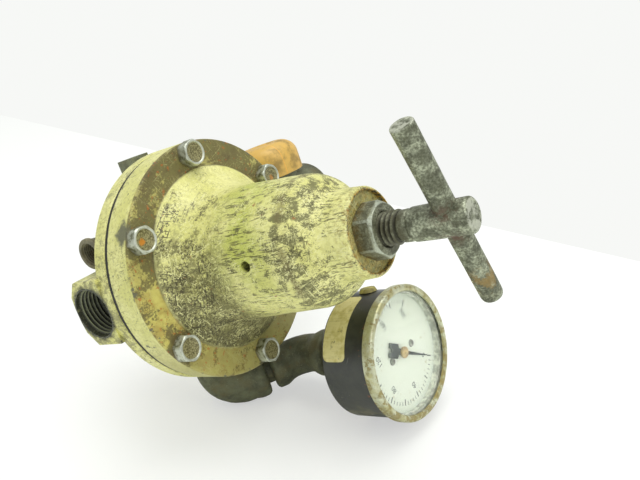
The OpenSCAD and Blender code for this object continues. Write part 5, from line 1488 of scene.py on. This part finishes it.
def make_floor():
    """Pale sheet whose far edge shows as a soft line behind the object."""
    bm = bmesh.new()
    bm.faces.new([bm.verts.new((x, y, 0)) for x, y in FLOOR_CORNERS])
    bmesh.ops.recalc_face_normals(bm, faces=bm.faces)
    if bm.faces[:][0].normal.z < 0:
        bmesh.ops.reverse_faces(bm, faces=bm.faces)
    mesh = bpy.data.meshes.new("floor")
    bm.to_mesh(mesh)
    bm.free()
    made = add_object("floor", mesh)
    material = bpy.data.materials.new("floor_white")
    material.use_nodes = True
    tree = material.node_tree
    tree.nodes.clear()
    sheet = tree.nodes.new("ShaderNodeBsdfDiffuse")
    sheet.inputs["Color"].default_value = FLOOR_COLOUR
    glow = tree.nodes.new("ShaderNodeEmission")
    glow.inputs["Color"].default_value = (1, 1, 1, 1)
    path = tree.nodes.new("ShaderNodeLightPath")
    share = tree.nodes.new("ShaderNodeMath")
    share.operation = "MULTIPLY"
    share.inputs[1].default_value = FLOOR_GLOW
    both = tree.nodes.new("ShaderNodeMixShader")
    out = tree.nodes.new("ShaderNodeOutputMaterial")
    tree.links.new(path.outputs["Is Camera Ray"], share.inputs[0])
    tree.links.new(share.outputs[0], both.inputs[0])
    tree.links.new(sheet.outputs[0], both.inputs[1])
    tree.links.new(glow.outputs[0], both.inputs[2])
    tree.links.new(both.outputs[0], out.inputs[0])
    mesh.materials.append(material)


def make_world():
    """Even grey light on the object, and a near-white sky where the camera looks past it or through glass."""
    world = bpy.data.worlds.new("studio")
    bpy.context.scene.world = world
    world.use_nodes = True
    tree = world.node_tree
    tree.nodes.clear()
    path = tree.nodes.new("ShaderNodeLightPath")
    seen = tree.nodes.new("ShaderNodeMath")
    seen.operation = "MAXIMUM"
    tree.links.new(path.outputs["Is Camera Ray"], seen.inputs[0])
    tree.links.new(path.outputs["Is Transmission Ray"], seen.inputs[1])
    light = tree.nodes.new("ShaderNodeBackground")
    light.inputs["Color"].default_value = LIGHT_COLOUR
    light.inputs["Strength"].default_value = LIGHT_STRENGTH
    sky = tree.nodes.new("ShaderNodeBackground")
    sky.inputs["Color"].default_value = SKY_COLOUR
    sky.inputs["Strength"].default_value = 1.0
    choice = tree.nodes.new("ShaderNodeMixShader")
    tree.links.new(seen.outputs[0], choice.inputs[0])
    tree.links.new(light.outputs[0], choice.inputs[1])
    tree.links.new(sky.outputs[0], choice.inputs[2])
    out = tree.nodes.new("ShaderNodeOutputWorld")
    tree.links.new(choice.outputs[0], out.inputs[0])


make_camera()
make_lamp("key_lamp", (0.1, 0.1, 1.5), 1.3, 13)
make_lamp("side_lamp", (1.0, -0.1, 0.8), 0.9, 4)
make_floor()
make_world()
bpy.context.scene.view_settings.view_transform = "Standard"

+---+

STATED GOAL » Return nothing but the lines from the first line of the listing through the line with "mesh.materials.append(material)", please, keeping every one of them unchanged.

WRITTEN SOLUTION »
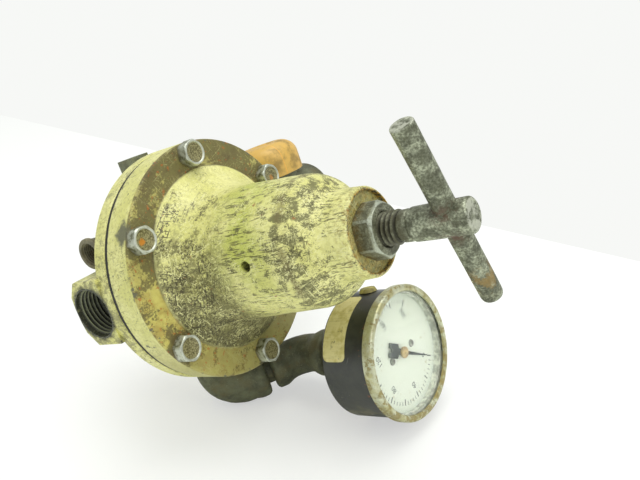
The OpenSCAD and Blender code for this object continues. Write part 5, from line 1488 of scene.py on. This part finishes it.
def make_floor():
    """Pale sheet whose far edge shows as a soft line behind the object."""
    bm = bmesh.new()
    bm.faces.new([bm.verts.new((x, y, 0)) for x, y in FLOOR_CORNERS])
    bmesh.ops.recalc_face_normals(bm, faces=bm.faces)
    if bm.faces[:][0].normal.z < 0:
        bmesh.ops.reverse_faces(bm, faces=bm.faces)
    mesh = bpy.data.meshes.new("floor")
    bm.to_mesh(mesh)
    bm.free()
    made = add_object("floor", mesh)
    material = bpy.data.materials.new("floor_white")
    material.use_nodes = True
    tree = material.node_tree
    tree.nodes.clear()
    sheet = tree.nodes.new("ShaderNodeBsdfDiffuse")
    sheet.inputs["Color"].default_value = FLOOR_COLOUR
    glow = tree.nodes.new("ShaderNodeEmission")
    glow.inputs["Color"].default_value = (1, 1, 1, 1)
    path = tree.nodes.new("ShaderNodeLightPath")
    share = tree.nodes.new("ShaderNodeMath")
    share.operation = "MULTIPLY"
    share.inputs[1].default_value = FLOOR_GLOW
    both = tree.nodes.new("ShaderNodeMixShader")
    out = tree.nodes.new("ShaderNodeOutputMaterial")
    tree.links.new(path.outputs["Is Camera Ray"], share.inputs[0])
    tree.links.new(share.outputs[0], both.inputs[0])
    tree.links.new(sheet.outputs[0], both.inputs[1])
    tree.links.new(glow.outputs[0], both.inputs[2])
    tree.links.new(both.outputs[0], out.inputs[0])
    mesh.materials.append(material)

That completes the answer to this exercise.